Let \(G=R\times R\) be the direct product of two copies of R. Then \(G(\alpha )=\mathcal {H}(R)\), where \(\alpha :G\times G\rightarrow \mathbb {T}\) is the multiplier defined by

$$\alpha ((j,k),(j',k'))=\chi (jk').$$

Let \(\rho :H(R)\rightarrow \textbf{U}(V_\rho )\) be an irreducible linear representation of H(R) with central character \(\chi \). Then it induces an irreducible linear representation \(\rho ':R\times R\times \mathbb {T}\rightarrow \textbf{U}(V_\rho )\) with \(\rho '(j,k,t)=t\rho (j,k,0)\) and an irreducible \(\alpha \)-representation \(\pi :R\times R\rightarrow \textbf{U}(V_\rho )\) with \(\pi (j,k)=\rho (j,k,0).\)

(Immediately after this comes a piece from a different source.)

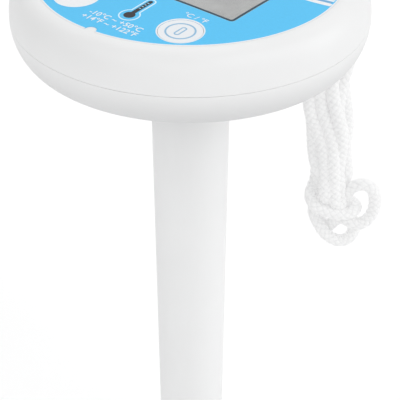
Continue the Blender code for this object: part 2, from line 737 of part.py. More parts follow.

To check the phase retrieval property of \(\rho \) and \(\rho '\), it suffices to check the phase retrieval property of \(\pi \). We discuss some special cases in the following.

  1. (1)

    \(R=\mathbb {F}_q\) is a finite field with q elements. If the central character \(\chi \) is trivial, then \(\rho \) is one-dimensional and it is from a character of \(\mathbb {F}_q\times \mathbb {F}_q\times \{0\}\). If the central character \(\chi \) is not trivial, then \(\rho \) is induced from a character of \(\{0\}\times \mathbb {F}_q\times \mathbb {F}_q\) and is q-dimensional. This is the Gabor case. Fix an isomorphism \(V_\rho \cong \mathbb {C}^q\) such that each \(\pi (g)\in \mathbb {C}^{q\times q}\) (\(g\in \mathbb {F}_q\times \mathbb {F}_q\)) has algebraic entries. Then the Lindemann–Weierstrass theorem provides an easy way to write down a maximal spanning vector. E.g. let \(p_i\) (\(1\le i\le q\)) be different prime numbers, then \(v=(e^{\sqrt{p_1}}, \ldots , e^{\sqrt{p_q}})'\in \mathbb {C}^q\) satisfies \(\langle \pi (j,k)v,v\rangle \ne 0\) for all \((j,k)\in \mathbb {F}_q\times \mathbb {F}_q\), hence it is a maximal spanning vector.

  2. (2)

    \(R=\mathbb {Z}\) is the additive group of integers with discrete topology. In this case \(\chi (l)=w^l\) for some \(w\in \mathbb {T}\). If w has infinite order, then \(\alpha \) is not of type I (cf. [13, Sect. 6.8, Chap. 7 (Example 4)]). If w has finite order, i.e. it is a root of unity, say \(w^q=1\). In this case \(\rho \) is a finite dimensional representation from a representation of the quotient \(\mathbb {Z}\times \mathbb {Z}\times (\mathbb {Z}/q\mathbb {Z})\) (cf. [13, Theorem 6.58]). It is easy to see that the associated \(\alpha \)-representation \(\pi \) of \(\mathbb {Z}\times \mathbb {Z}\) is not square integrable. In other words, the results in this paper does not apply to the discrete Heisenberg group \(H(\mathbb {Z})\).

  3. (3)

    R is a local field. If \(\chi :Z\rightarrow \mathbb {T}\) is trivial, then \(\rho :H(R)\rightarrow \textbf{U}(V_\rho )\) factors through \(R\times R\times \{0\}\), hence it is one-dimensional. In this case \(\rho \) is not square integrable. If \(\chi :Z\rightarrow \mathbb {T}\) is not trivial, then \(R\rightarrow \widehat{R}\) (\(r\mapsto \chi (r\cdot )\)) is an isomorphism of topological groups. In this case, by the Markey machine, \(\rho \) is induced from a character of \(\{0\}\times R\times R\) and \(\pi :R\times R\rightarrow \textbf{U}(V_\rho )\) is an irreducible square integrable \(\alpha \)-representation (cf. [13, Sect. 6.6] and [10, Proposition 12.3.2]). We may take \(V_\rho =L^2(R)\) and take the group action to be

    $$\pi (j,k)f(l)=\chi (kl)f(j+l),$$

    for \(f\in L^2(R)\). Then \(f\in L^2(R)\) is a maximal spanning vector if and only if \(\int \chi (bx)f(a+x)\overline{f(x)}{\text {d}}x\ne 0\) for almost all \((a,b)\in R\times R\). Such f has been constructed explicitly in [6, 8]. Therefore if \(\rho \) is an infinite dimensional irreducible representation of H(R), then \(\rho \) does phase retrieval. If \(R=\mathbb {R}\) or \(R=\mathbb {C}\), this is a special case of [15]. Note that the case \(R=\mathbb {R}\) is well-known (cf. [6, 14, 16]), the Gauss and Hermite windows satisfy the condition from Theorem 3.1.